>> START MATERIAL
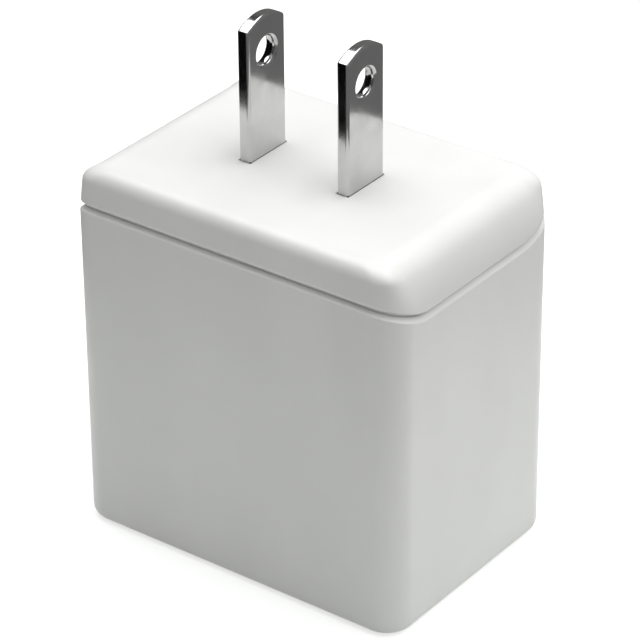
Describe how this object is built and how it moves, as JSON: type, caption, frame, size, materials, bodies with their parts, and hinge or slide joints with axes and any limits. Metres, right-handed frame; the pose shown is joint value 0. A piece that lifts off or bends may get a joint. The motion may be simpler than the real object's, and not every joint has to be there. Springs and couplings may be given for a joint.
{
  "type": "power adapter",
  "caption": "White wall plug power adapter with two fixed flat plug blades, a rounded two part housing with a stepped parting line, and a socket in its base.",
  "frame": {"origin": "middle of the base, the face with the output socket, that the adapter stands on", "axes": "+X along the wide faces, across the two blades; +Y from the front wide face to the back one; +Z from the base to the tips of the plug blades"},
  "size_m": [0.0426, 0.0292, 0.0597],
  "materials": {
    "shell_plastic": "fine satin moulded plastic, white",
    "blade_nickel": "nickel plated brass, satin",
    "retainer_plastic": "moulded, black",
    "lead_black": "wire insulation, black",
    "lead_white": "wire insulation, white",
    "board_laminate": "paper laminate, tan",
    "board_mask": "solder mask, green",
    "fuse_coat": "flameproof lacquer, grey green",
    "choke_coat": "epoxy dipped, green",
    "mould_compound": "moulding compound, black",
    "can_aluminium": "drawn can, bright",
    "sleeve_film": "shrunk sleeve, dark blue",
    "seal_rubber": "moulded seal",
    "bobbin_plastic": "moulded, black",
    "winding_copper": "enamelled copper wire",
    "tape_yellow": "film tape, yellow",
    "ferrite": "pressed ferrite, dark grey",
    "disc_coat": "dipped coating, blue",
    "chip_ceramic": "glazed chip",
    "socket_steel": "nickel plated steel",
    "socket_insulator": "moulded, white",
    "contact_gold": "gold flash",
    "tinned_wire": "tinned",
    "solder": "solder, bright"
  },
  "bodies": {
    "root": {"blade_cap": "shell_plastic", "blade_left": "blade_nickel", "blade_retainer": "retainer_plastic", "blade_right": "blade_nickel", "bridge_rectifier": "mould_compound", "bridging_capacitor": "disc_coat", "bulk_capacitor_cans": "can_aluminium", "bulk_capacitor_seals": "seal_rubber", "bulk_capacitor_sleeves": "sleeve_film", "case": "shell_plastic", "chip_resistors": "chip_ceramic", "component_leads": "tinned_wire", "controller_chip": "mould_compound", "core_left": "ferrite", "core_right": "ferrite", "core_tape": "tape_yellow", "fusible_resistor": "fuse_coat", "input_inductor": "choke_coat", "live_lead": "lead_black", "main_board": "board_laminate", "neutral_lead": "lead_white", "output_board": "board_mask", "output_capacitor_cans": "can_aluminium", "output_capacitor_seals": "seal_rubber", "output_capacitor_sleeves": "sleeve_film", "output_diode": "mould_compound", "port_contacts": "contact_gold", "port_insulator": "socket_insulator", "port_shell": "socket_steel", "primary_winding": "winding_copper", "secondary_winding": "winding_copper", "solder_joints": "solder", "supply_capacitor_can": "can_aluminium", "supply_capacitor_seal": "seal_rubber", "supply_capacitor_sleeve": "sleeve_film", "switch_transistor": "mould_compound", "transformer_bobbin": "bobbin_plastic", "transformer_pins": "tinned_wire", "winding_tape": "tape_yellow"}
  },
  "joints": []
}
>> END MATERIAL
TO DO –
Copy the data above exactly. Every line must be included.

REPLY TO THE EXERCISE –
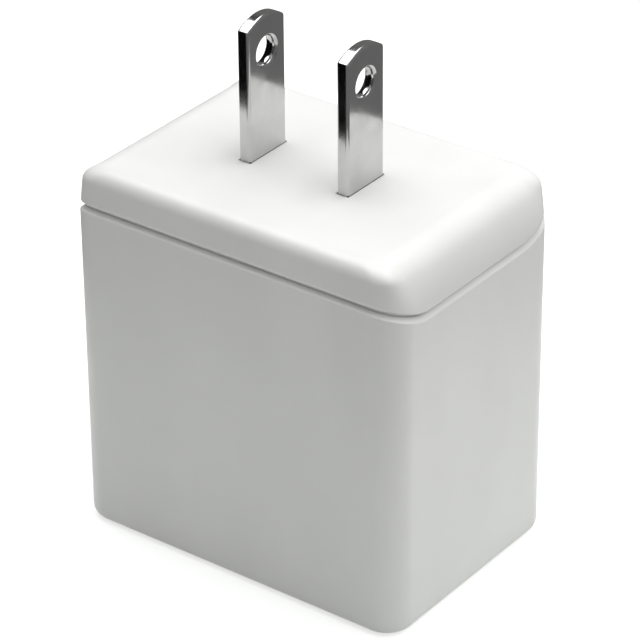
Describe how this object is built and how it moves, as JSON: type, caption, frame, size, materials, bodies with their parts, and hinge or slide joints with axes and any limits. Metres, right-handed frame; the pose shown is joint value 0. A piece that lifts off or bends may get a joint. The motion may be simpler than the real object's, and not every joint has to be there. Springs and couplings may be given for a joint.
{
  "type": "power adapter",
  "caption": "White wall plug power adapter with two fixed flat plug blades, a rounded two part housing with a stepped parting line, and a socket in its base.",
  "frame": {"origin": "middle of the base, the face with the output socket, that the adapter stands on", "axes": "+X along the wide faces, across the two blades; +Y from the front wide face to the back one; +Z from the base to the tips of the plug blades"},
  "size_m": [0.0426, 0.0292, 0.0597],
  "materials": {
    "shell_plastic": "fine satin moulded plastic, white",
    "blade_nickel": "nickel plated brass, satin",
    "retainer_plastic": "moulded, black",
    "lead_black": "wire insulation, black",
    "lead_white": "wire insulation, white",
    "board_laminate": "paper laminate, tan",
    "board_mask": "solder mask, green",
    "fuse_coat": "flameproof lacquer, grey green",
    "choke_coat": "epoxy dipped, green",
    "mould_compound": "moulding compound, black",
    "can_aluminium": "drawn can, bright",
    "sleeve_film": "shrunk sleeve, dark blue",
    "seal_rubber": "moulded seal",
    "bobbin_plastic": "moulded, black",
    "winding_copper": "enamelled copper wire",
    "tape_yellow": "film tape, yellow",
    "ferrite": "pressed ferrite, dark grey",
    "disc_coat": "dipped coating, blue",
    "chip_ceramic": "glazed chip",
    "socket_steel": "nickel plated steel",
    "socket_insulator": "moulded, white",
    "contact_gold": "gold flash",
    "tinned_wire": "tinned",
    "solder": "solder, bright"
  },
  "bodies": {
    "root": {"blade_cap": "shell_plastic", "blade_left": "blade_nickel", "blade_retainer": "retainer_plastic", "blade_right": "blade_nickel", "bridge_rectifier": "mould_compound", "bridging_capacitor": "disc_coat", "bulk_capacitor_cans": "can_aluminium", "bulk_capacitor_seals": "seal_rubber", "bulk_capacitor_sleeves": "sleeve_film", "case": "shell_plastic", "chip_resistors": "chip_ceramic", "component_leads": "tinned_wire", "controller_chip": "mould_compound", "core_left": "ferrite", "core_right": "ferrite", "core_tape": "tape_yellow", "fusible_resistor": "fuse_coat", "input_inductor": "choke_coat", "live_lead": "lead_black", "main_board": "board_laminate", "neutral_lead": "lead_white", "output_board": "board_mask", "output_capacitor_cans": "can_aluminium", "output_capacitor_seals": "seal_rubber", "output_capacitor_sleeves": "sleeve_film", "output_diode": "mould_compound", "port_contacts": "contact_gold", "port_insulator": "socket_insulator", "port_shell": "socket_steel", "primary_winding": "winding_copper", "secondary_winding": "winding_copper", "solder_joints": "solder", "supply_capacitor_can": "can_aluminium", "supply_capacitor_seal": "seal_rubber", "supply_capacitor_sleeve": "sleeve_film", "switch_transistor": "mould_compound", "transformer_bobbin": "bobbin_plastic", "transformer_pins": "tinned_wire", "winding_tape": "tape_yellow"}
  },
  "joints": []
}